Strategic Imperatives for BPO Hiring Leaders
The transformation demands immediate action across five critical areas:
Redefine job specifications: Move beyond language skills to AI coordination, analytical thinking, and cognitive flexibility
Implement AI-enhanced assessments: Deploy cognitive evaluation platforms that simulate real AI-human collaboration scenarios
Establish continuous learning pathways: Create mandatory upskilling programs with measurable AI competency milestones
Embrace geographic flexibility: Leverage tier 2/3 city talent pools with AI-enabled remote collaboration capabilities
Develop hybrid role architectures: Design positions that optimize human-AI collaboration rather than viewing AI as a replacement
The Future is Now
The evidence is clear: AI is reshaping rather than eliminating BPO employment—and it’s fueling financial growth. The sector’s revenue expansion validates this across both diversified IT services and pure-play BPO companies.

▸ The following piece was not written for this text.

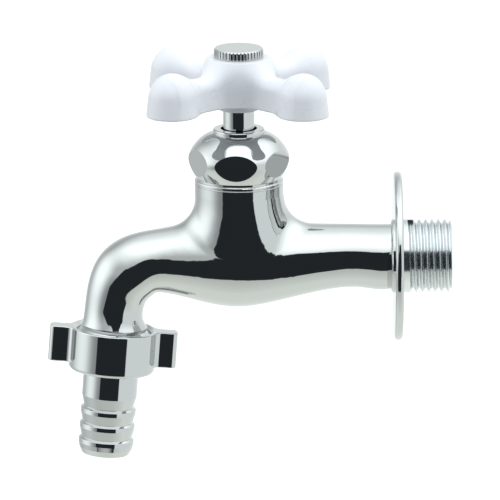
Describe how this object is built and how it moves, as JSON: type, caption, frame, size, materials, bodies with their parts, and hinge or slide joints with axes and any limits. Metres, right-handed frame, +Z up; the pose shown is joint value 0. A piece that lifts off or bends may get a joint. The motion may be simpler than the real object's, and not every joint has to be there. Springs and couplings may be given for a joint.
{
  "type": "wall-mounted tap",
  "caption": "Wall-mounted hose tap with a white cross handle, a down-turned spout with a wing nut and barbed hose tail, and a round wall flange on a threaded inlet.",
  "frame": {"origin": "on the inlet thread's axis, in the plane of the wall where the flange's back face rests", "axes": "+X into the wall along the inlet thread's axis, +Z up along the spindle's axis; the spout and handle are on the -X side"},
  "size_m": [0.1157, 0.0534, 0.1192],
  "materials": {
    "chrome": "polished chrome plate on cast or turned brass",
    "handle_white": "glossy white moulded plastic",
    "brass": "as turned",
    "rubber": "matt black"
  },
  "bodies": {
    "tap_body": {"tap_body": "chrome", "wall_flange": "chrome", "bonnet_nut": "chrome", "packing_seat": "brass", "spindle_packing": "rubber", "packing_follower": "brass"},
    "jumper_valve": {"jumper_valve": "brass", "jumper_washer": "rubber", "jumper_nut": "brass"},
    "spindle": {"spindle": "chrome", "handle_bush": "brass", "cross_handle": "handle_white", "cap_screw": "chrome"},
    "hose_tail": {"hose_tail": "chrome", "hose_gasket": "rubber"},
    "coupling_nut": {"coupling_nut": "chrome"}
  },
  "joints": [
    {"name": "valve_lift", "type": "slide", "parent": "tap_body", "child": "jumper_valve", "axis": [0, 0, 1], "range_m": [0, 0.00625]},
    {"name": "handle_turn", "type": "hinge", "parent": "jumper_valve", "child": "spindle", "pos_m": [-0.04655, 0, 0], "axis": [0, 0, 1], "range_deg": [0, 900.5]},
    {"name": "coupling_drop", "type": "slide", "parent": "tap_body", "child": "hose_tail", "axis": [-0.075, 0, -0.9972], "range_m": [0, 0.00544]},
    {"name": "coupling_turn", "type": "hinge", "parent": "hose_tail", "child": "coupling_nut", "pos_m": [-0.08245, 0, -0.02062], "axis": [-0.075, 0, -0.9972], "range_deg": [0, 1080]}
  ],
  "couplings": [
    {"joint": "handle_turn", "follows": "valve_lift", "rad_per_m": 2513.3},
    {"joint": "coupling_turn", "follows": "coupling_drop", "rad_per_m": 3463.2}
  ]
}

Cognizant maintained resilience through global challenges, reporting $19.7 billion in FY 2024 revenue, and EXL Service, a pure-play analytics and BPO provider, grew from $1.41 billion in 2022 to $1.84 billion in 2024, a 30% increase over three years, with strong operating margins of approximately 14%.
Firstsource grew from ₹5,923 crore to ₹6,336 crore, demonstrating ongoing progress despite disruptions in the industry. Concentrix, through strategic acquisitions and AI-driven service expansion, increased from $7.11 billion in FY 2023 to $9.62 billion in FY 2024.
These results demonstrate that companies that embrace AI-human collaboration are gaining market share, regardless of their business model.
While routine roles are being phased out, new, specialized positions are emerging. The companies that successfully embrace human-AI collaboration, invest in upskilling, and redesign hiring for cognitive and digital capabilities will lead the next phase of India’s BPO evolution.
The era of precision talent acquisition for AI-augmented work has begun.